Out of all the lines below, count those with the word "bodies". Give the number only.

=== RECORDED INFORMATION ===

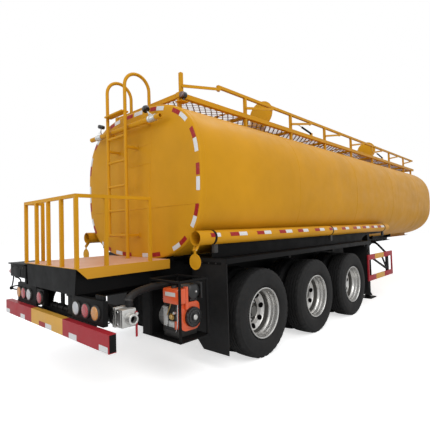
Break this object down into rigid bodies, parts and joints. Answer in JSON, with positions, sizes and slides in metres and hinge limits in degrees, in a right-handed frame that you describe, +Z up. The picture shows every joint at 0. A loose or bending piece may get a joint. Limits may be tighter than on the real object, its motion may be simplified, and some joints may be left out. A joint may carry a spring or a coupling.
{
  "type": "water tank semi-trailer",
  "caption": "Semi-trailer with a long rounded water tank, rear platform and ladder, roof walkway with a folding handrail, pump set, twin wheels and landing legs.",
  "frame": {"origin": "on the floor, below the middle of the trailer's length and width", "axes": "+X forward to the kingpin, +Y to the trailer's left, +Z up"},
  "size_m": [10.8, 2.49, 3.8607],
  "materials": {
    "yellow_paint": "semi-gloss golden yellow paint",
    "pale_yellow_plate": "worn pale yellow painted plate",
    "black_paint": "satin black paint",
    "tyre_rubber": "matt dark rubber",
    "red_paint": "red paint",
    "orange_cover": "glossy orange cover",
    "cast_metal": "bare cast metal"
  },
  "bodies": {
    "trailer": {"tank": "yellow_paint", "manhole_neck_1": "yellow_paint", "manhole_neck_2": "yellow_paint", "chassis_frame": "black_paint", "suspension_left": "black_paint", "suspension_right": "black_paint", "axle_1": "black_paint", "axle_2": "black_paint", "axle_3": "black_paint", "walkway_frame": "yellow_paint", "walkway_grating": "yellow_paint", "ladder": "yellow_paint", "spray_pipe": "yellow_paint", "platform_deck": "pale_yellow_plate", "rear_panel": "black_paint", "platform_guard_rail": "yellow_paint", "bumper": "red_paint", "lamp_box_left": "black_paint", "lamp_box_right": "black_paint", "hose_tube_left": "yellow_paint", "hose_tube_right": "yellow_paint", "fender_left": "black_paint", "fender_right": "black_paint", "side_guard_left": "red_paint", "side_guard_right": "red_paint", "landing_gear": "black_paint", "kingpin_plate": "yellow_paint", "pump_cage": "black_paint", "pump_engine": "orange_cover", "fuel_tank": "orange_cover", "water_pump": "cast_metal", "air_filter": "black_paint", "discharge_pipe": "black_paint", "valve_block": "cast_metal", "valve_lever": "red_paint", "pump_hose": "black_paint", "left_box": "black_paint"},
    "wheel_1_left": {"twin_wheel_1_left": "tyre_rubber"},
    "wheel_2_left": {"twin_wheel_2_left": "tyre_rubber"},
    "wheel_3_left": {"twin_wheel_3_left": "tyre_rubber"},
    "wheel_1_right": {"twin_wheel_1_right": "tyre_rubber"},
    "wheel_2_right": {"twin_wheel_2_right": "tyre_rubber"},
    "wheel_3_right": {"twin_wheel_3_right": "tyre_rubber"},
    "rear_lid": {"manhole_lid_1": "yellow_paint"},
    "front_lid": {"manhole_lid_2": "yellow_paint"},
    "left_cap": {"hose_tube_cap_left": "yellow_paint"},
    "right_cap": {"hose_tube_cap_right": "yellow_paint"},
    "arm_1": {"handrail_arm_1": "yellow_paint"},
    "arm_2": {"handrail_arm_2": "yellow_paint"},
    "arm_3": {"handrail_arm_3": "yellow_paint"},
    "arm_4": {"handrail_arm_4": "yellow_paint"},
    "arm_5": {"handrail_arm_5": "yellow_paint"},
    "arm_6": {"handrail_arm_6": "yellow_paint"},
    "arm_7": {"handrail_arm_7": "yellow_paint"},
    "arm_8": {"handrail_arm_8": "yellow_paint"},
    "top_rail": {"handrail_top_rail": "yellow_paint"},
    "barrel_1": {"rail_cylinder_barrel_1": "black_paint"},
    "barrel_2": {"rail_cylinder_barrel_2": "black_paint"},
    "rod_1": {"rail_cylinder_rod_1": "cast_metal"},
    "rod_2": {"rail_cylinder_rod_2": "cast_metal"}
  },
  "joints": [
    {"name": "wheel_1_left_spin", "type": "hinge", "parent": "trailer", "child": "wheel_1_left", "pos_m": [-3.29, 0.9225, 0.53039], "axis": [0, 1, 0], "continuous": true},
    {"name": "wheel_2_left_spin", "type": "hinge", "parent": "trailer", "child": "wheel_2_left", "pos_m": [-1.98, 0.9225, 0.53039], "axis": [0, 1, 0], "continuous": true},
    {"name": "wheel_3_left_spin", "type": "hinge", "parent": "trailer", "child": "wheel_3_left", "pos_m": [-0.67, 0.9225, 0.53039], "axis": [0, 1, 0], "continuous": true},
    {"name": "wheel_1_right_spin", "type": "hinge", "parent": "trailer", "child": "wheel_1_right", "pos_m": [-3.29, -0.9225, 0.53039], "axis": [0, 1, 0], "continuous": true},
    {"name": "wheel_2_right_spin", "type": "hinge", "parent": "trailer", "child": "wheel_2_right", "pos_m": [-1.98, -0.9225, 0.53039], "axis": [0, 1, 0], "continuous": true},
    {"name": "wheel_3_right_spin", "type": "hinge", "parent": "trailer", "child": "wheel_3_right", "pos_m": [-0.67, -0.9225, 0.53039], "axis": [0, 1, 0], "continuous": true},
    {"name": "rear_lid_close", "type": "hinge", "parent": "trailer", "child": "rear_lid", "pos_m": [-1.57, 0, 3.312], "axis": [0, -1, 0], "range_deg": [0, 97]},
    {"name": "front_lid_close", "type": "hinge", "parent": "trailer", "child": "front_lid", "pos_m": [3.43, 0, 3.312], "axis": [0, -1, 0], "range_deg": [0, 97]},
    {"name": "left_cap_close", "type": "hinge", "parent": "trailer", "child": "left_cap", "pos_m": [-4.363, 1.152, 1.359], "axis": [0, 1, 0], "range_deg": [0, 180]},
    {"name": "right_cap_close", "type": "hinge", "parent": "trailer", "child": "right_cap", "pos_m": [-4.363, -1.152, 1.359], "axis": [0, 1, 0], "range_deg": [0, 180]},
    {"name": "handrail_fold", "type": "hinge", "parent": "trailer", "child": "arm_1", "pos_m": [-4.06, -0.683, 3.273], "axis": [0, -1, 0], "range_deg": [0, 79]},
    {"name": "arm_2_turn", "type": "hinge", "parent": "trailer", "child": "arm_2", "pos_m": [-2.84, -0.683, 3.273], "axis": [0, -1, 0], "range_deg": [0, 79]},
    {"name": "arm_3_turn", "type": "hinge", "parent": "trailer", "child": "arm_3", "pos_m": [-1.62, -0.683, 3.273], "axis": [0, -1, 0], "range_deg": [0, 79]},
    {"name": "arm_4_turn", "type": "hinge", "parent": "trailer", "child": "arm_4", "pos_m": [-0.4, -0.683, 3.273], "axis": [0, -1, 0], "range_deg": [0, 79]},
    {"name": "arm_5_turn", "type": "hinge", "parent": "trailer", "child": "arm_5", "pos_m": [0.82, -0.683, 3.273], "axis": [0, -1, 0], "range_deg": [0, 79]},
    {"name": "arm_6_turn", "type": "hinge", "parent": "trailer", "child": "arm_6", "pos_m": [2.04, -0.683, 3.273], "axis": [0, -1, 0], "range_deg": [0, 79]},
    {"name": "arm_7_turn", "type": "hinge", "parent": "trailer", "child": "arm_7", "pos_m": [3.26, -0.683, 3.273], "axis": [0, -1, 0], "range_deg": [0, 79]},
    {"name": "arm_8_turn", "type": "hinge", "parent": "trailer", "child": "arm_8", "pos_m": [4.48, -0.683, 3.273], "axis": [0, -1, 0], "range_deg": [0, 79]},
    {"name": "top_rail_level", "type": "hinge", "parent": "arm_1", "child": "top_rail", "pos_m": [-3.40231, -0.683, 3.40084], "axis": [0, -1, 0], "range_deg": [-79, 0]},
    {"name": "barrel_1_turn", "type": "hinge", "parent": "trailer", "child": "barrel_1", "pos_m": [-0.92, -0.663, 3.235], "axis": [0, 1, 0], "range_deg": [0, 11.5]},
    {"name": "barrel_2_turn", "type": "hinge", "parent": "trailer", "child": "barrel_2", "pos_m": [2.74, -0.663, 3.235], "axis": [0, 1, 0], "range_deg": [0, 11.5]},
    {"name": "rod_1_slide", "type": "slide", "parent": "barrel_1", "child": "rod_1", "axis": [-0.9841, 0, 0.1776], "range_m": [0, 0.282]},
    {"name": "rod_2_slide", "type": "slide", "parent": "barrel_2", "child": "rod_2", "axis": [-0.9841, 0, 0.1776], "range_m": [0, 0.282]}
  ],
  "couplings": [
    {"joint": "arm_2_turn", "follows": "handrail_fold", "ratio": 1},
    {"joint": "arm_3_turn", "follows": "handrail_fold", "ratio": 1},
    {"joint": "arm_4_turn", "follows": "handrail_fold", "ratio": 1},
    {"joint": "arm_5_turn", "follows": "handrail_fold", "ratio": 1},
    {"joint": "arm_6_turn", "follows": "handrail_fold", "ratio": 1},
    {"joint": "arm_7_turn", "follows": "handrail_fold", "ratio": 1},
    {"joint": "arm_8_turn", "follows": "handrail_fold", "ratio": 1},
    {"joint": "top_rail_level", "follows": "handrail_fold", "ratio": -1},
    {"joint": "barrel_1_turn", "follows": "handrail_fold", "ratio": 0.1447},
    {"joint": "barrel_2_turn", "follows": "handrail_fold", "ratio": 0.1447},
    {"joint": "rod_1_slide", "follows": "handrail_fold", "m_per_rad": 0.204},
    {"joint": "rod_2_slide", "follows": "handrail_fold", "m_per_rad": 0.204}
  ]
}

===

RESPONSE TO THIS TASK
2